As a way to prevent these hazards, you might pick a Christmas tree with low needle shedding like a Nordmann Fir, or perhaps even consider a synthetic Christmas tree, though, with all the plastic in the world, it might not be too attractive.

You should also know that some Christmas trees are treated with chemical preservatives to keep them fresh for a longer time. These chemicals seep into the water in the tree base, making it toxic. You’ll need to make sure your puppy doesn’t drink of that water, you can do that by including a tree skirt, or covering it with cling wrap, aluminum foil, or a towel.


Dogs find all the shiny and strong colourful lights very alluring and intriguing, so do not place them at the bottom of your tree where your dog can get tangled in the wires.

Many lights nowadays are LED and do not heat up as much as the old-style ones.
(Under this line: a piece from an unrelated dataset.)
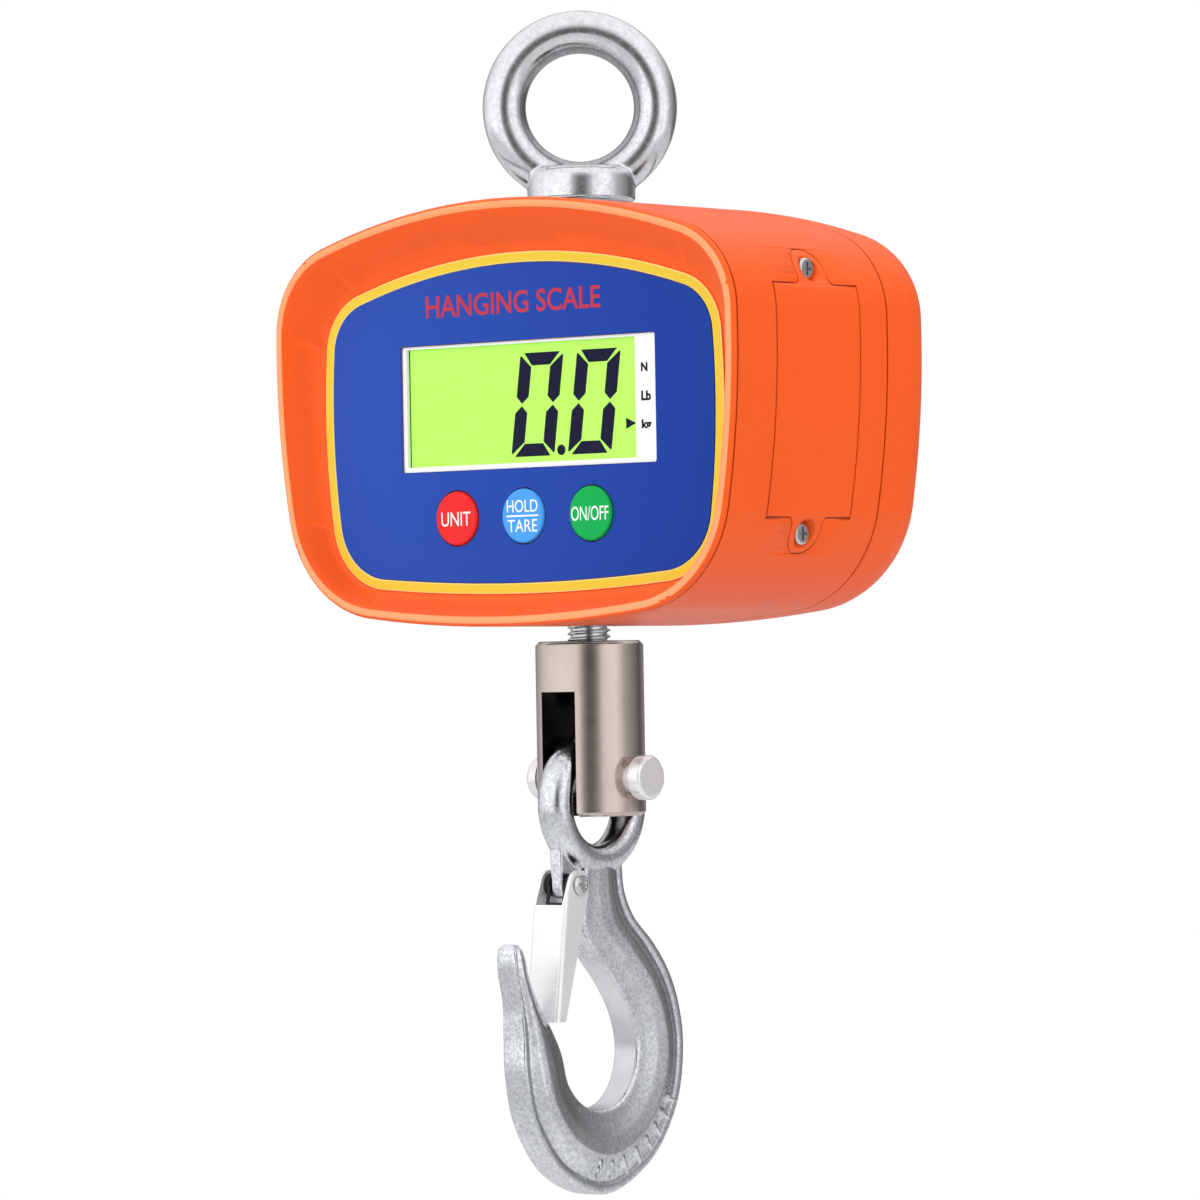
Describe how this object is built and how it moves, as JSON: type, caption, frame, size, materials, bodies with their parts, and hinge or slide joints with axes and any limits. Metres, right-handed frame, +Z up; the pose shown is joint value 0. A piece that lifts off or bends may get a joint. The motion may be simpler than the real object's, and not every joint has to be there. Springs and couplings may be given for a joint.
{
  "type": "crane scale",
  "caption": "Hanging crane scale: lifting eye on top, rounded orange housing with display and keys, swivel fork below and a forged hook with a sprung safety latch.",
  "frame": {"origin": "centre of the lifting eye's ring, on the suspension line", "axes": "+Z up along the suspension line, -Y towards the reader of the display, +X to the right of the reader, towards the battery door"},
  "size_m": [0.1652, 0.0959, 0.3283],
  "materials": {
    "bright_zinc": "polished zinc",
    "orange_abs": "fine leather grain",
    "black_rubber": "soft",
    "screw_steel": "plated",
    "label_blue": "satin print",
    "label_yellow": "satin print",
    "clear_window": "clear",
    "white_plastic": "matt",
    "lcd_green": "lit display",
    "key_red": "satin",
    "key_blue": "satin",
    "key_green": "satin",
    "black_plastic": "matt",
    "board_green": "solder mask",
    "cell_alloy": "milled",
    "battery_jacket": "printed film",
    "polished_steel": "nickel plated",
    "galvanised_steel": "forged and galvanised",
    "spring_steel": "dark wire"
  },
  "bodies": {
    "eye": {"lifting_eye": "bright_zinc"},
    "housing": {"body_shell": "orange_abs", "front_cover": "orange_abs", "rear_cover": "orange_abs", "front_gasket": "black_rubber", "rear_gasket": "black_rubber", "rear_screws": "screw_steel", "cover_screws": "screw_steel", "face_label": "label_blue", "label_border": "label_yellow", "display_window": "clear_window", "display_frame": "white_plastic", "display_glass": "lcd_green", "backlight": "white_plastic", "tact_switches": "black_plastic", "main_board": "board_green", "board_posts": "white_plastic", "board_screws": "screw_steel", "board_chips": "black_plastic", "load_cell": "cell_alloy", "gauge_covers": "cell_alloy", "cell_screws": "screw_steel", "lower_stud": "screw_steel", "lock_nut": "screw_steel", "cell_cable": "black_rubber", "battery_tray": "black_plastic", "batteries": "battery_jacket", "battery_contacts": "screw_steel"},
    "left_key": {"unit_key": "key_red"},
    "middle_key": {"hold_key": "key_blue"},
    "right_key": {"power_key": "key_green"},
    "door": {"battery_door": "orange_abs", "door_screws": "screw_steel"},
    "fork": {"clevis": "polished_steel", "clevis_pin": "polished_steel", "pin_cap": "polished_steel"},
    "load_hook": {"hook": "galvanised_steel", "latch_rivet": "screw_steel", "latch_spring": "spring_steel"},
    "safety_latch": {"latch": "bright_zinc"}
  },
  "joints": [
    {"name": "eye_swivel", "type": "hinge", "parent": "eye", "child": "housing", "pos_m": [0, 0, -0.0267], "axis": [0, 0, 1], "range_deg": [-180, 180]},
    {"name": "unit_press", "type": "slide", "parent": "housing", "child": "left_key", "axis": [0, 1, 0], "range_m": [0, 0.0006], "stiffness_N_per_m": 1600, "springref_m": -0.0003},
    {"name": "hold_press", "type": "slide", "parent": "housing", "child": "middle_key", "axis": [0, 1, 0], "range_m": [0, 0.0006], "stiffness_N_per_m": 1600, "springref_m": -0.0003},
    {"name": "power_press", "type": "slide", "parent": "housing", "child": "right_key", "axis": [0, 1, 0], "range_m": [0, 0.0006], "stiffness_N_per_m": 1600, "springref_m": -0.0003},
    {"name": "door_removal", "type": "slide", "parent": "housing", "child": "door", "axis": [1, 0, 0], "range_m": [0, 0.04]},
    {"name": "fork_swivel", "type": "hinge", "parent": "housing", "child": "fork", "pos_m": [0, 0, -0.155], "axis": [0, 0, 1], "range_deg": [-180, 180]},
    {"name": "hook_swing", "type": "hinge", "parent": "fork", "child": "load_hook", "pos_m": [0, 0, -0.186], "axis": [1, 0, 0], "range_deg": [-80, 80]},
    {"name": "latch_pivot", "type": "hinge", "parent": "load_hook", "child": "safety_latch", "pos_m": [0, -0.0128, -0.2152], "axis": [1, 0, 0], "range_deg": [0, 35], "stiffness_Nm_per_rad": 0.02, "springref_deg": -28.65}
  ]
}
If you are still using some old-fashioned ones they get really hot and might burn your dog, so either replace them or place them further up on the tree. Securely tape cables to the wall or flooring, specifically those going into and out from the tree.

Conceal cables with a tree skirt or pack them in, or find adhesive-back cable clips to keep them off the ground and out of your pet’s reach. Dogs who enjoy chomping on electrical cables and lights can get severe shocks and mouth burns.

Chewing on a wire can also trigger lung edema (fluid in the lungs) that can be deadly. Make it a habit to check the cables regularly and see if there are any signs of chewing – remember it can also cause a fire, so the precaution is doubly valuable.


Christmas is surely going to be a fun time for your pet, happy tails will be wagging at turbo speed so do not hang your most valued or most fragile Christmas ornaments in the lower branches. Protect them by firmly attaching them to the branches. Try to also choose ornaments that are less likely to shatter or break. No need to get sad during this part of the year, so keep everybody happy by dog-proofing your tree.

Avoiding edible and glass tree decorations is a very good idea if you have pets and children. Your dog might knock the tree over simply to get a hold of them and might end up hurt with a broken one. Ornaments might end up being swallowed and result in GI blockage; some might even be toxic due to the chemicals and products used to make them.

Try not to choose anything edible, specifically chocolate, salt dough ornaments, glass decorations, bells, metal hooks, strings of popcorn, and tinsel.


We don’t want you stressed out but just do your best to keep food that is not good for your pet, ornaments, alcohol, and holiday plants out of your dog’s reach. We hope this post will help you enjoy a safe, fun holiday season with your beautiful dog! Happy Holidays!